* start RECORDED INFORMATION *

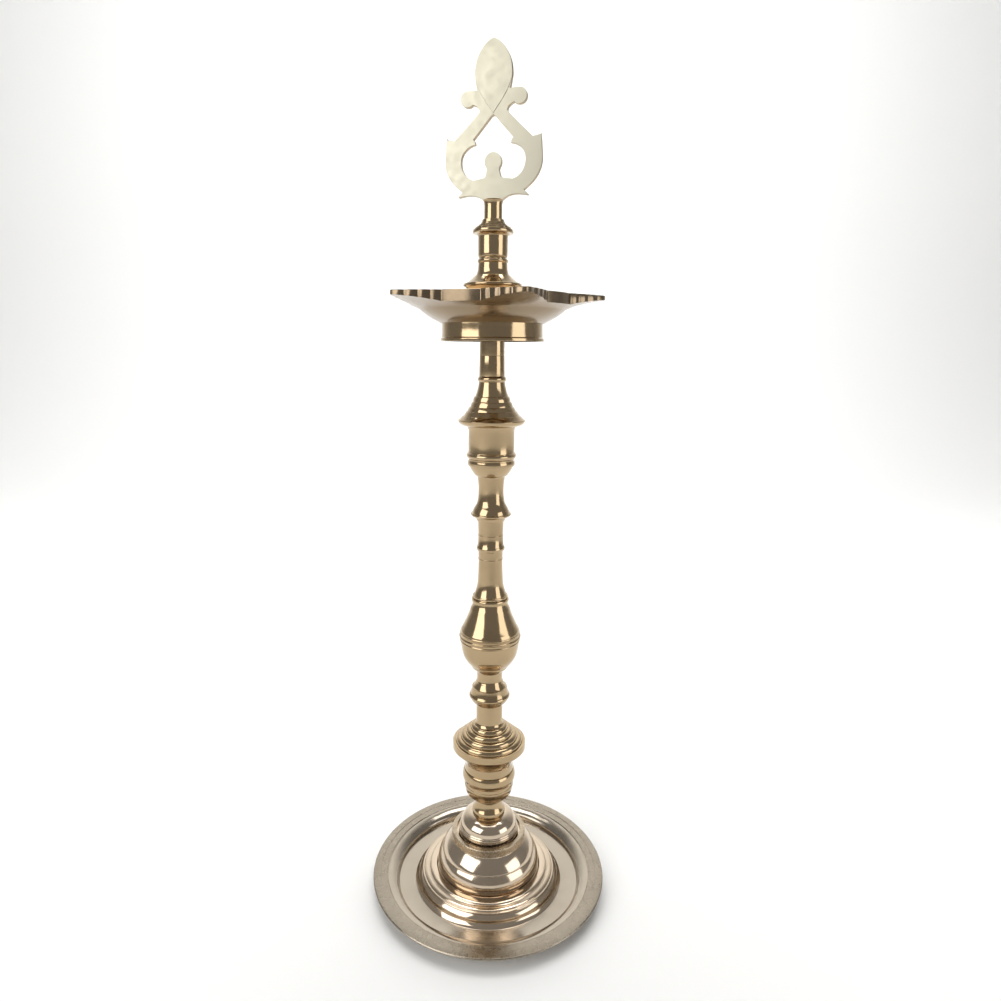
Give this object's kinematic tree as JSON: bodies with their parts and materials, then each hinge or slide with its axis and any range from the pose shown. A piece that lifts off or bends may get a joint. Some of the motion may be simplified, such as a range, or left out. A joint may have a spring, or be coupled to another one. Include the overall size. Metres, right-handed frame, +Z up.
{
  "type": "standing oil lamp",
  "caption": "Standing oil lamp in brass: round tray base with a stepped dome, turned column in screwed sections, dish with wick spouts and a flat cut-out finial.",
  "frame": {"origin": "on the lamp's axis, level with the underside of the foot ring", "axes": "+Z up along the column; -Y faces the viewer"},
  "size_m": [0.16, 0.16, 0.5331],
  "materials": {
    "pale_brass": "polished, pale, with turning lines",
    "warm_brass": "mirror polished, warm golden brown",
    "dark_brass": "satin, darker brown, spun",
    "cream_brass": "brushed pale plate with cut edges",
    "steel": "plain threaded rod, nut and washer"
  },
  "bodies": {
    "base": {"base_tray": "pale_brass", "base_stud": "steel", "base_washer": "steel", "base_nut": "steel"},
    "cap": {"dome_cap": "pale_brass"},
    "lower": {"lower_column": "warm_brass", "lower_stud": "steel"},
    "middle": {"baluster": "warm_brass", "middle_stud": "steel"},
    "upper": {"upper_column": "warm_brass", "dish_stud": "steel"},
    "dish_body": {"dish": "dark_brass"},
    "top": {"top_stem": "warm_brass", "finial": "cream_brass"}
  },
  "joints": [
    {"name": "cap_lift", "type": "slide", "parent": "base", "child": "cap", "axis": [0, 0, 1], "range_m": [0, 0.035]},
    {"name": "lower_unscrew", "type": "slide", "parent": "cap", "child": "lower", "axis": [0, 0, 1], "range_m": [0, 0.025]},
    {"name": "middle_unscrew", "type": "slide", "parent": "lower", "child": "middle", "axis": [0, 0, 1], "range_m": [0, 0.025]},
    {"name": "upper_unscrew", "type": "slide", "parent": "middle", "child": "upper", "axis": [0, 0, 1], "range_m": [0, 0.025]},
    {"name": "dish_lift", "type": "slide", "parent": "upper", "child": "dish_body", "axis": [0, 0, 1], "range_m": [0, 0.05]},
    {"name": "stem_unscrew", "type": "slide", "parent": "dish_body", "child": "top", "axis": [0, 0, 1], "range_m": [0, 0.025]}
  ]
}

* end RECORDED INFORMATION *

- [WRITTEN EXERCISE]:
All of the data needs to be printed once more, exactly.

- [WORKED ANSWER]:
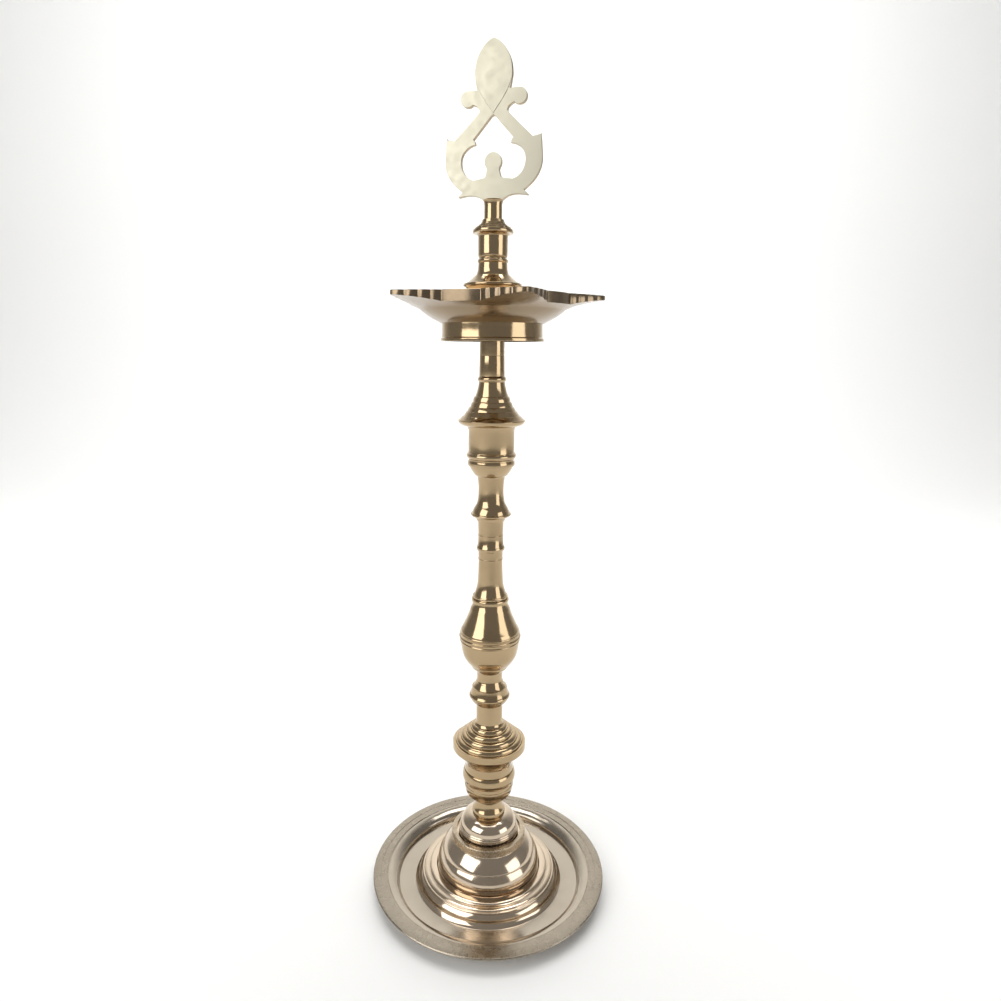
Give this object's kinematic tree as JSON: bodies with their parts and materials, then each hinge or slide with its axis and any range from the pose shown. A piece that lifts off or bends may get a joint. Some of the motion may be simplified, such as a range, or left out. A joint may have a spring, or be coupled to another one. Include the overall size. Metres, right-handed frame, +Z up.
{
  "type": "standing oil lamp",
  "caption": "Standing oil lamp in brass: round tray base with a stepped dome, turned column in screwed sections, dish with wick spouts and a flat cut-out finial.",
  "frame": {"origin": "on the lamp's axis, level with the underside of the foot ring", "axes": "+Z up along the column; -Y faces the viewer"},
  "size_m": [0.16, 0.16, 0.5331],
  "materials": {
    "pale_brass": "polished, pale, with turning lines",
    "warm_brass": "mirror polished, warm golden brown",
    "dark_brass": "satin, darker brown, spun",
    "cream_brass": "brushed pale plate with cut edges",
    "steel": "plain threaded rod, nut and washer"
  },
  "bodies": {
    "base": {"base_tray": "pale_brass", "base_stud": "steel", "base_washer": "steel", "base_nut": "steel"},
    "cap": {"dome_cap": "pale_brass"},
    "lower": {"lower_column": "warm_brass", "lower_stud": "steel"},
    "middle": {"baluster": "warm_brass", "middle_stud": "steel"},
    "upper": {"upper_column": "warm_brass", "dish_stud": "steel"},
    "dish_body": {"dish": "dark_brass"},
    "top": {"top_stem": "warm_brass", "finial": "cream_brass"}
  },
  "joints": [
    {"name": "cap_lift", "type": "slide", "parent": "base", "child": "cap", "axis": [0, 0, 1], "range_m": [0, 0.035]},
    {"name": "lower_unscrew", "type": "slide", "parent": "cap", "child": "lower", "axis": [0, 0, 1], "range_m": [0, 0.025]},
    {"name": "middle_unscrew", "type": "slide", "parent": "lower", "child": "middle", "axis": [0, 0, 1], "range_m": [0, 0.025]},
    {"name": "upper_unscrew", "type": "slide", "parent": "middle", "child": "upper", "axis": [0, 0, 1], "range_m": [0, 0.025]},
    {"name": "dish_lift", "type": "slide", "parent": "upper", "child": "dish_body", "axis": [0, 0, 1], "range_m": [0, 0.05]},
    {"name": "stem_unscrew", "type": "slide", "parent": "dish_body", "child": "top", "axis": [0, 0, 1], "range_m": [0, 0.025]}
  ]
}